Exchange rate movements is an important determinant of international transactions. Furthering, Ogunleye (2020) noted that the exchange rate in Nigeria has been principally influenced by external shocks resulting from the vagaries of world price of agricultural commodities and oil prices, both major sources of Nigeria export and foreign exchange earnings;   contending that when the economy depended on agricultural exports, exchange rate volatility was less pronounced given the fact that these products were subjects to less volatility and that there were more trading partners involved in the calculation of the country’s exchange rate. This is minimally affected by the real exchange rate fluctuating by only 0.14% between 1970 and 1977. The increased dependence of the country on oil, resulted in several trade shocks from global oil price shock fluctuating the naira exchange rate by 10% between 1970 – 1985 (Ogunleye 2020). To Iyoha and Oriakhi (2002), movements in real exchange rate during this period were nominal shocks resulting from fiscal expenditure in ambitious development projects; and when the windfall ended, the government resorted to financing its expenditures through money creation. Thus expansionary monetary fiscal policy according to him, exerted upwards pressure on inflation, aggravating sharp movements in real exchange rate. From 1986, the adoption of the structural adjustment programme  (SAP)  became  a  contributory  factor  in  shaping  the dynamics of real exchange rate in Nigeria. One of the cardinal points of this policy was floating nominal exchange rate policy. As the naira was allowed to float the nominal exchange rate movement became more pronounced.

 

CHAPTER THREE

RESEARCH METHODOLOGY

MODEL SPECIFICATION

We shall employ the single equation technique of econometric simulation for this study. The model specification involves the determinant of the dependent and independent variables were included in the model the priori expectation of the signs and sizes of the parameters of the functions, the functional form of the model, the mathematical form of the equation.

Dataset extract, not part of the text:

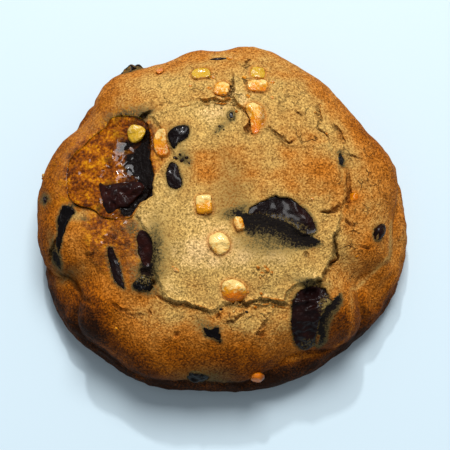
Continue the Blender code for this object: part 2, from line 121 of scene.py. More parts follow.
def spots(x, y, table):
    # rows of x, y, half length, half width, turn and height
    return sum(much * spot(x, y, cx, cy, a, b, turn) for cx, cy, a, b, turn, much in table)


# The dough's form, as in its solid

dough = {
    "halfLength": 48.4,
    "halfWidth": 45.2,
    "top": 30.0,
    "belly": 12.5,
    "domePower": 2.3,
    "footInset": 4.5,
    "skirtHeight": 5.0,
    "skirtTop": 11.0,
    "skirtClimb": 5.5,
    "skirtInset": 0.7,
    "outlineLobes": (  # angle and half width in degrees, height
        (35, 16, -4), (5, 12, -0.4), (58, 12, -1.2), (80, 7, 0.55), (112, 10, -2), (92, 6, -1.2),
        (128, 8, 1), (148, 10, -1.4), (172, 8, 0.15), (190, 6, 0.2), (218, 16, 3),
        (244, 12, 1.8), (338, 16, 1),
    ),
    "folds": (  # angle and half width in degrees, how far the mound stands back
        (355, 14, 4.3), (333, 9, 9), (296, 15, 4.9), (262, 18, 2), (208, 9, 7), (228, 12, 1.8),
        (145, 8, 2),
    ),
    "lumps": (  # x, y, half length, half width, turn, height
        (2, -31, 22, 5, 4, 1.3), (29, -24, 6, 9, 10, 1.2), (36, -4, 6, 12, 8, 0.9),
        (26, 24, 12, 8, -50, 0.9), (-17, 30, 12, 5, 25, 0.8), (-34, -26, 9, 8, 60, 1.6),
        (-36, -8, 5, 7, 80, 0.7), (5, 33, 14, 4, 0, 0.5), (-29, 9, 11, 10, 40, -1.2),
        (12, -12, 12, 6, 0, 0.5),
    ),
    "plateRise": 0.8,
    "plateEdge": 1.0,
    "basinDepth": 3.6,
    "gridCuts": 63,
    "keptFaces": 0.44,
    "baseFrom": 150.0,  # how far round the ball, in degrees, the sides reach
}
plateOutline = [
    (-6.4, 27.2), (2, 27.2), (5.5, 24.2), (6, 19.3), (10.8, 20.8), (17.5, 16.2), (27.3, 16.6),
    (31.7, 4.2), (29.3, -6.2), (28, -11.4), (25.2, -19), (16.9, -21.9), (16.1, -25.3),
    (0.9, -25.5), (-3, -27.6), (-14.7, -23.9), (-17.2, -18), (-18.2, -10), (-22.1, -3.4),
    (-20.1, 0.8), (-17.1, 6.7), (-12.9, 12.8), (-18.6, 23.1), (-16.1, 25.2),
]
poolOutline = [
    (-35.8, 16.4), (-33.3, 19), (-29.9, 21.5), (-28.9, 23.3), (-26.3, 23.8), (-21.9, 23.2),
    (-19.4, 21.2), (-18.6, 18), (-18.4, 12), (-17.4, 8), (-17.4, 1.8), (-20.6, 0.4),
    (-23.3, -3.2), (-29.7, -3), (-33, -0.6), (-37, 0.8), (-39.3, 3.5), (-39.9, 8.9), (-39, 13.2),
]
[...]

The model that will be adopted is the classical least regression model that will be used (OLS). The choice of this method is predicted on the basic features of OLS (BLUE).

 

CHAPTER FOUR

PRESENTATION AND ANALYSIS OF RESULTS

PRESENTATION OF RESULTS

Two models  were  estimated  in  this  research  work  based  on  the  topic  the researcher is discussing. The models were estimated using the ordinary least square (OLD) method. The result of the models are presented below as thus;

CHAPTER FIVE

SUMMARY OF FINDINGS, CONCLUSION AND POLICY RECOMMENDATION

SUMMARY OF FINDINGS

This research work is meant to emphasize on the issue of exchange rate and its impact on international trade, purchasing power of average Nigerian and output growth level of Nigeria. This study investigated empirically on two models. The first model investigated empirically, the impact of variables such as exchange rate (ER), real interest rate (INT) and degree of trade openness (DOP) on the GDP on the economy.

  1. Exchangerate has a positive impact on GDP both on short run and long run.
  2. Theinterest rate has a negative impact on GDP both on short run and long run.
  3. Degree of trade openness has a positive impact on GDP
  4. Exchange rate is positive relationship to output growth

CONCLUSION

Having conducted this research in the study of exchange rate stability on economic growth, thus there is needed to maintain a stable exchange rate. Using time, series data  from  1996-2020,  I  estimated  the  effect  of  exchange  rate  on  export performance in Nigeria, our result showed that export trade performance are influenced by exchange rate stability. The study showed that Nigeria exchange rate stability has a positive and significant effect on export and GDP, which is, if exports  are  sufficiently  risk  averse,  and  increase  in  exchange  rate  raises  the marginal utility of export revenue and therefore induces them to increase exports. A stable exchange rate will curtail inflation, increase export, maintain a favourable balance of   trade, and help to solve the problem of deficits and increase the external reserve of the economy.

POLICY RECOMMENDATIONS

Sequel to the findings of this study, I specifically made the following policy recommendations to the maintenance of stable exchange rate. To control exchange rate, these policies have to be adopted.

  1. 1. The government should create incentive such as loan subsidy etc, to small scale industries, thereby encouraging them to process on domestic goods into processed goods that will help boast our export.
  2. 2.  The government should encourage the export promotion strategies in order to maintain a surplus balance of trad
  3. 3.  An effective policy should be made based on the fiscal and monetary policies which should be aimed at achieving a realistic exchange rate for naira
  4. 4.  An appropriate environment and infrastructural facilities should be provided so that foreign investors will be attracted to invest in Nigeria This will provide employment opportunities, increase the level of income and the standard of living of the people.
  5. 5.  Strict foreign exchange control polices should be adopted in order to help in determination of appropriate exchange rate value This will go a long way to strengthen the naira.